Os técnicos do Fisco afirmam que as importadoras estão em nome de pessoas que não têm renda compatível com operações desse porte:

- São pessoas que têm renda baixa e moram em lugares simples - disse um funcionário.

Outras duas empresas situadas no Brasil funcionavam apenas como fornecedoras de notas fiscais. Pela fraude, a mercadoria chegava ao Brasil e ia para o galpão da empresa. Depois, outra nota fiscal era emitida, e os produtos seguiam para os verdadeiros compradores.

- O esquema era até mais disfarçado. Uma das laranjas tinha, de fato, um depósito, para parecer que importava as mercadorias - contou o técnico.

O Fisco estima que o retorno aos cofres públicos pode ser maior do que R$1,5 bilhão, pois, quando há grandes operações, outras empresas que praticam fraudes ficam apreensivas e recolhem impostos atrasados.

Presidente da Cisco até 2006 não foi preso na operação

Em nota distribuída em Londres, a Cisco Systems afirmou que vai cooperar com as autoridades brasileiras e iniciou uma investigação interna.
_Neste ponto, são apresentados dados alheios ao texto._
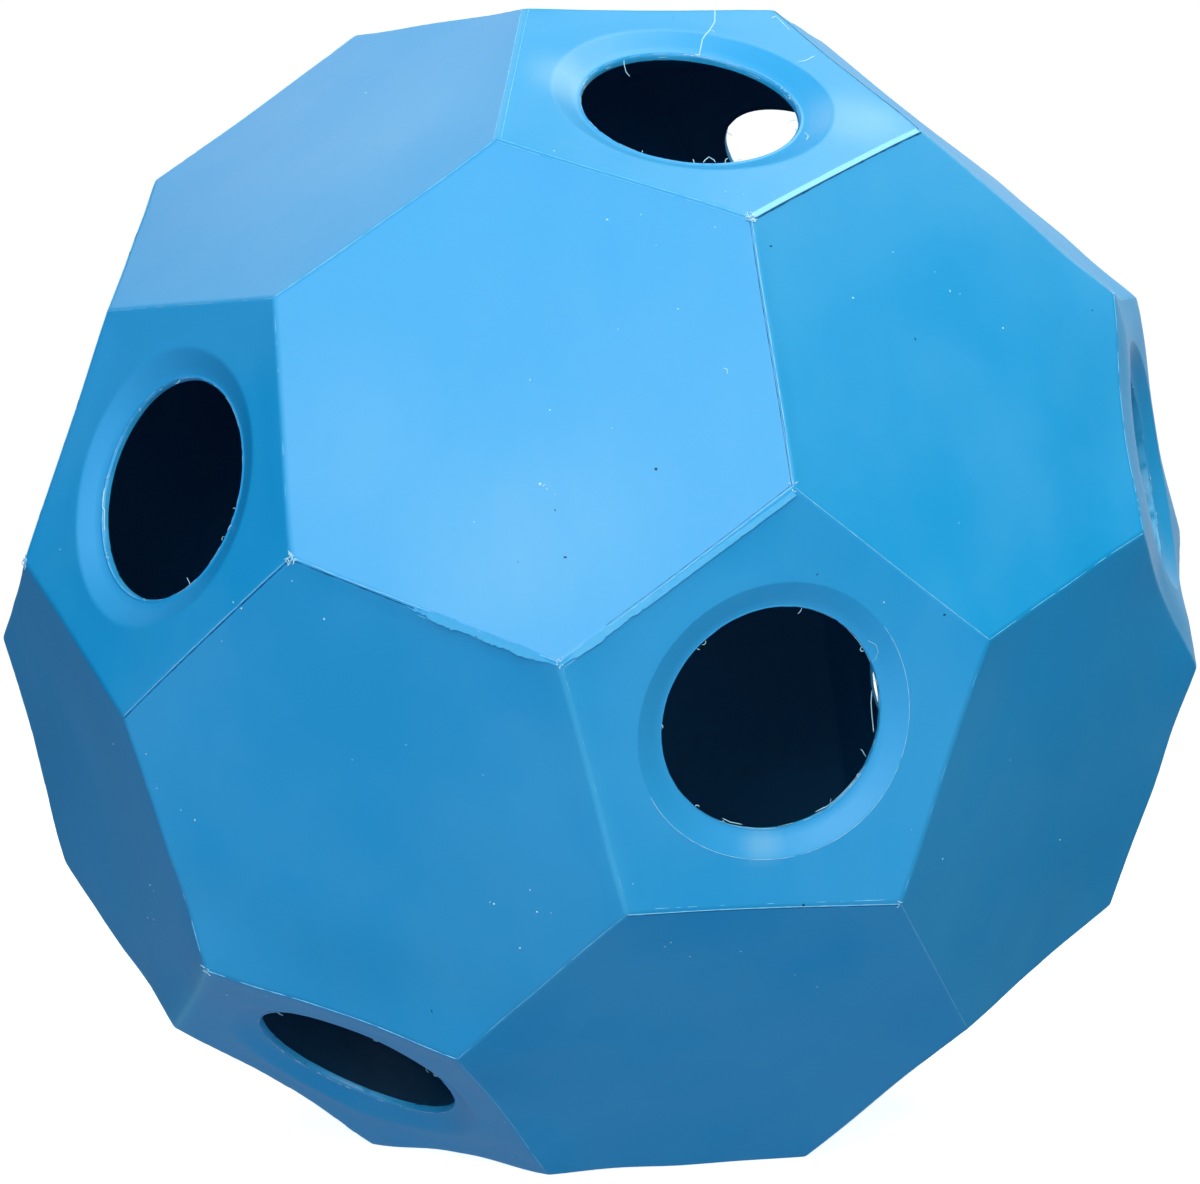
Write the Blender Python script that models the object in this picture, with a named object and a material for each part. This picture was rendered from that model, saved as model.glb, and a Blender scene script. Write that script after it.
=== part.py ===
"""Hay ball: a hollow football-shaped feeder of two moulded half shells with twelve dished mouths.

Metres, +Z up. The ball stands on one of its six-sided faces, with that face's middle at the origin. Each
half shell has a mouth at its pole. The line through both poles, the moulds' axis, leans in the XZ plane:
the upper half's pole is on the -X side and the lower half's on the +X side. The halves meet along a zigzag
that follows the edges of the faces.
"""
import math

import bmesh
import bpy
from mathutils import Matrix, Vector

# Driving sizes
WIDTH_ACROSS_CORNERS = 0.400
WALL = 0.0045
EDGE_ROUNDING = 0.0014
MOUTH_DIAMETER = 0.0664
MOUTH_LEDGE = 0.0014
DISH_SLOPE_WIDTH = 0.0068
DISH_DEPTH = 0.0042
SEAM_GAP = 0.0003

# Counts
MOUTH_SIDES = 40
ROUNDING_STEPS = 2
PENTAGON_SIDES = 5

# A corner of the ball divides an edge of the icosahedron in three
CUT_SHARE_PERCENT = 100 / 3
CORNER_TO_ICOSAHEDRON = 1 / math.sqrt(5 / 9 + 4 / (9 * math.sqrt(5)))

# Satin blue polyethylene, linear colour
UPPER_COLOUR = (0.040, 0.330, 0.745, 1.0)
LOWER_COLOUR = (0.032, 0.270, 0.640, 1.0)
SATIN_ROUGHNESS = 0.38
FLAT_SHADING_ANGLE = math.radians(12)


def clear_scene():
    """Remove every object that is in the file."""
    for obj in list(bpy.data.objects):
        bpy.data.objects.remove(obj, do_unlink=True)


def bearing(point):
    """Angle of a point round Z, from +X."""
    return math.atan2(point.y, point.x)


def sharp_ball(width):
    """Closed football shape with flat faces and sharp edges, standing on a hexagon, centred on its middle."""
    ball = bmesh.new()
    bmesh.ops.create_icosphere(ball, subdivisions=1, radius=width / 2 * CORNER_TO_ICOSAHEDRON)
    ball.normal_update()
    ball.faces.ensure_lookup_table()
    stand_up = ball.faces[0].normal.rotation_difference(Vector((0, 0, -1)))
    bmesh.ops.rotate(ball, cent=(0, 0, 0), matrix=stand_up.to_matrix(), verts=ball.verts)
    upper_pole = max(ball.verts, key=lambda vert: vert.co.z).co
    turn = Matrix.Rotation(math.pi - bearing(upper_pole), 3, 'Z')
    bmesh.ops.rotate(ball, cent=(0, 0, 0), matrix=turn, verts=ball.verts)
    bmesh.ops.bevel(
        ball, geom=ball.verts[:], offset=CUT_SHARE_PERCENT, offset_type='PERCENT',
        affect='VERTICES', segments=1, profile=0.5)
    ball.normal_update()
    return ball


def pentagons(ball):
    """The five-sided faces, which the mouths go through."""
    return [face for face in ball.faces if len(face.verts) == PENTAGON_SIDES]


def round_edges(ball):
    """Round the edges and corners, with the middle line of each rounding along its edge."""
    bmesh.ops.bevel(
        ball, geom=ball.edges[:] + ball.verts[:], offset=EDGE_ROUNDING, offset_type='OFFSET',
        affect='EDGES', segments=ROUNDING_STEPS, profile=0.5, loop_slide=False)
    ball.normal_update()


def mouth_profile(inward):
    """Radius and depth of a mouth's rings, from the dish's rim to the cut edge.

    Inward is how far the skin lies inside the outer one. The dish's cone moves by it square to itself.
    """
    mouth = MOUTH_DIAMETER / 2
    slope = math.atan2(DISH_DEPTH, DISH_SLOPE_WIDTH)
    spread = inward * math.tan(slope / 2)
    foot = mouth + MOUTH_LEDGE + spread
    return [(foot + DISH_SLOPE_WIDTH, 0.0), (foot, DISH_DEPTH), (mouth, DISH_DEPTH)]


def open_mouth(shell, pentagon, rings):
    """Put a flat collar, a conical dish and a ledge in a five-sided face's place, and return the mouth's edges."""
    middle = pentagon.calc_center_median()
    outward = middle.normalized()
    to_corner = (pentagon.verts[0].co - middle).normalized()
    turned = Matrix((to_corner, outward.cross(to_corner), outward)).transposed()
    border = pentagon.edges[:]
    bmesh.ops.delete(shell, geom=[pentagon], context='FACES_ONLY')
    circle = bmesh.ops.create_circle(
        shell, cap_ends=False, segments=MOUTH_SIDES, radius=rings[0][0],
        matrix=Matrix.Translation(middle) @ turned.to_4x4())
    ring = list({edge for vert in circle['verts'] for edge in vert.link_edges})
    bmesh.ops.triangle_fill(shell, use_beauty=True, edges=border + ring, normal=outward)
    for (radius, depth), (next_radius, next_depth) in zip(rings, rings[1:]):
        made = bmesh.ops.extrude_edge_only(shell, edges=ring)['geom']
        ring = [part for part in made if isinstance(part, bmesh.types.BMEdge) and part.is_boundary]
        for corner in {vert for edge in ring for vert in edge.verts}:
            across = corner.co - middle + outward * depth
            corner.co = middle + across * (next_radius / radius) - outward * next_depth
    return ring


def face_under(point, middles):
    """Number of the flat face that a line from the ball's middle through the point goes out of."""
    return max(range(len(middles)), key=lambda i: point.dot(middles[i]) / middles[i].length_squared)


def faces_of_upper_half(ball):
    """Numbers of the upper half's faces: the half of them that lie nearest to its pole, which leans to -X."""
    middles = [face.calc_center_median() for face in ball.faces]
    ways = [face.calc_center_median().normalized() for face in pentagons(ball)]
    pole = max(ways, key=lambda way: way.z - way.x)
    nearest_first = sorted(range(len(middles)), key=lambda i: -middles[i].normalized().dot(pole))
    return set(nearest_first[:len(middles) // 2]), middles


def draw_back_seam(half):
    """Move the seam's edges into the half by half of the gap, square to the seam's own faces."""
    inward = {}
    for edge in half.edges:
        if edge.is_boundary:
            first, second = edge.verts
            square = first.co.cross(second.co).normalized()
            beside = edge.link_faces[0].calc_center_median() - first.co
            if square.dot(beside) < 0:
                square.negate()
            for vert in edge.verts:
                inward.setdefault(vert, []).append(square)
    for vert, (one, other) in inward.items():
        vert.co += (one + other) * (SEAM_GAP / 2 / (1 + one.dot(other)))


def half_skin(width, is_upper):
    """One skin of one half, with rounded edges and no mouths yet, drawn back from the seam."""
    skin = sharp_ball(width)
    upper, middles = faces_of_upper_half(skin)
    round_edges(skin)
    others = [
        face for face in skin.faces
        if (face_under(face.calc_center_median(), middles) in upper) != is_upper]
    bmesh.ops.delete(skin, geom=others, context='FACES')
    draw_back_seam(skin)
    return skin


def open_border(shell):
    """The shell's open edges."""
    return [edge for edge in shell.edges if edge.is_boundary]


def middle_of(item):
    """Middle point of a face's or an edge's corners."""
    return sum((vert.co for vert in item.verts), Vector()) / len(item.verts)


def behind(item, others):
    """The one of the inner skin's items that lies behind an item of the outer skin."""
    way = middle_of(item).normalized()
    return max(others, key=lambda other: middle_of(other).normalized().dot(way))


def close_wall(shell, outer_edges, inner_edges):
    """Join two open borders, one on each skin, edge by edge, by a band of faces."""
    for edge in outer_edges:
        bmesh.ops.contextual_create(shell, geom=[edge, behind(edge, inner_edges)])


def walled_half(is_upper):
    """The closed solid of one half: two skins, the seam's faces and the mouths' cut faces."""
    shell = half_skin(WIDTH_ACROSS_CORNERS, is_upper)
    outer_border, outer_pentagons = open_border(shell), pentagons(shell)
    inner = half_skin(WIDTH_ACROSS_CORNERS * (1 - WALL / height_of_middle()), is_upper)
    copy = bpy.data.meshes.new('inner_skin')
    inner.to_mesh(copy)
    inner.free()
    shell.from_mesh(copy)
    bpy.data.meshes.remove(copy)
    inner_border = [edge for edge in open_border(shell) if edge not in outer_border]
    inner_pentagons = [face for face in pentagons(shell) if face not in outer_pentagons]
    close_wall(shell, outer_border, inner_border)
    for outside in outer_pentagons:
        inside = behind(outside, inner_pentagons)
        inner_pentagons.remove(inside)
        outer_ring = open_mouth(shell, outside, mouth_profile(0.0))
        inner_ring = open_mouth(shell, inside, mouth_profile(WALL))
        close_wall(shell, outer_ring, inner_ring)
    bmesh.ops.recalc_face_normals(shell, faces=shell.faces[:])
    return shell


def height_of_middle():
    """Height of the ball's middle above the face that it stands on."""
    ball = sharp_ball(WIDTH_ACROSS_CORNERS)
    height = -min(vert.co.z for vert in ball.verts)
    ball.free()
    return height


def satin_plastic(name, colour):
    """Plain satin plastic in one colour."""
    material = bpy.data.materials.new(name)
    material.use_nodes = True
    shader = material.node_tree.nodes['Principled BSDF']
    shader.inputs['Base Color'].default_value = colour
    shader.inputs['Roughness'].default_value = SATIN_ROUGHNESS
    shader.inputs['Metallic'].default_value = 0.0
    material.diffuse_color = colour
    return material


def add_half_shell(name, is_upper, colour, collection):
    """Make one half shell as an object, standing at its height."""
    half = walled_half(is_upper)
    mesh = bpy.data.meshes.new(name)
    half.to_mesh(mesh)
    half.free()
    mesh.materials.append(satin_plastic(name + '_plastic', colour))
    mesh.shade_smooth()
    mesh.set_sharp_from_angle(angle=FLAT_SHADING_ANGLE)
    shell = bpy.data.objects.new(name, mesh)
    shell.location = (0, 0, height_of_middle())
    collection.objects.link(shell)


def main():
    clear_scene()
    collection = bpy.data.collections.new('hay_ball_feeder')
    bpy.context.scene.collection.children.link(collection)
    add_half_shell('upper_half_shell', True, UPPER_COLOUR, collection)
    add_half_shell('lower_half_shell', False, LOWER_COLOUR, collection)


main()
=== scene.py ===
"""Hay ball: the looks of a hollow football-shaped feeder, moulded in two halves of satin blue polyethylene.

Each five-sided face is a collar round a dished mouth whose edge was cut by hand. The halves meet along a
zigzag of edges, where the mould left lips, beads and crumbs of flash. Metres, +Z up. The ball stands on one
of its six-sided faces, with that face's middle at the origin.
"""

import math
import random

import bmesh
import bpy
import numpy as np
from bpy.props import FloatProperty, FloatVectorProperty, PointerProperty
from bpy.types import Operator, Panel, PropertyGroup
from mathutils import Matrix, Vector, noise
from mathutils.bvhtree import BVHTree


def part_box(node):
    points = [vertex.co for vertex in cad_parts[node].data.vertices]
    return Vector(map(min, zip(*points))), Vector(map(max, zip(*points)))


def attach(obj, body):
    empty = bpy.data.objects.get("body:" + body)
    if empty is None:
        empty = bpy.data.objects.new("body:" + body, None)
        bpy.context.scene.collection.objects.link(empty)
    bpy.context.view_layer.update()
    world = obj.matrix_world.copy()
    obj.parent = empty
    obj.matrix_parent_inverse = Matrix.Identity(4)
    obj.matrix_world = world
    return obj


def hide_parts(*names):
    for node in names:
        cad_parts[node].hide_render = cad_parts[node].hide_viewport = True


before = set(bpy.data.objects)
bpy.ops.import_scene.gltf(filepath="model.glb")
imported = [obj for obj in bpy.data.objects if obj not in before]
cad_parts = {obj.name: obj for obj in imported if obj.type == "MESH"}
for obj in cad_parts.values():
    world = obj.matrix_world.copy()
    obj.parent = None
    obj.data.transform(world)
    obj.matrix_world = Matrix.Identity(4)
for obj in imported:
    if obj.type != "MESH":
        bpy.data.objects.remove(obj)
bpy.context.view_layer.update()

bl_info = {
    "name": "Hay Ball",
    "version": (1, 0, 0),
    "blender": (4, 5, 0),
    "location": "View3D > Sidebar > Hay Ball",
    "description": "Models a moulded hay ball feeder and the studio it stands in",
    "category": "Add Mesh",
}

# A football shape's six-sided faces and its icosahedron's corners, as shares of its own corners' distance
PANEL_SHARE = math.sqrt(1 - 16 / (58 + 18 * math.sqrt(5)))
ICOSAHEDRON_SHARE = 1 / math.sqrt(5 / 9 + 4 / (9 * math.sqrt(5)))
CUT_SHARE_PERCENT = 100 / 3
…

A empresa, porém, ressaltou que não tem operações diretas no Brasil e trabalha com revendedores.

Os procuradores federais Priscila Schreiner e Marcos Gomes Correia e os delegados da PF podem apresentar denúncia à Justiça contra os envolvidos nos próximos dias. Ontem, iniciaram a análise dos depoimentos e documentos apreendidos, que ocupam 60 metros quadrados na sede da PF em São Paulo. O inquérito tem mais de 4.000 páginas. Eles não descartam a possibilidade de pedir a prorrogação das prisões temporárias dos 40 detidos. A PF de São Paulo não quis se manifestar ontem. Uma fonte disse que os policiais agem de modo a evitar a exposição de acusados antes da comprovação dos delitos.

O Tribunal Regional Federal (TRF) da 3ª Região recebeu ontem o primeiro pedido de habeas corpus, do auditor da Receita em Salvador Maurício Rocha Maia, acusado de facilitar o esquema. Seu advogado, Gamil Foppel, disse que não há necessidade para prisão cautelar.

Ex-presidente da Cisco no Brasil, Rafael Steinhauser - erroneamente identificado anteontem, por uma fonte do Ministério Público, como um dos presos - afirmou desconhecer irregularidades na empresa durante sua gestão, de 2002 a 2006. O executivo, hoje presidente da Nextwave Wireless para a América Latina, está em Buenos Aires a negócios e nega ter sido procurado pela PF. Ele afirmou que sua função na Cisco era meramente comercial, e que Carnevali tinha o poder estatutário.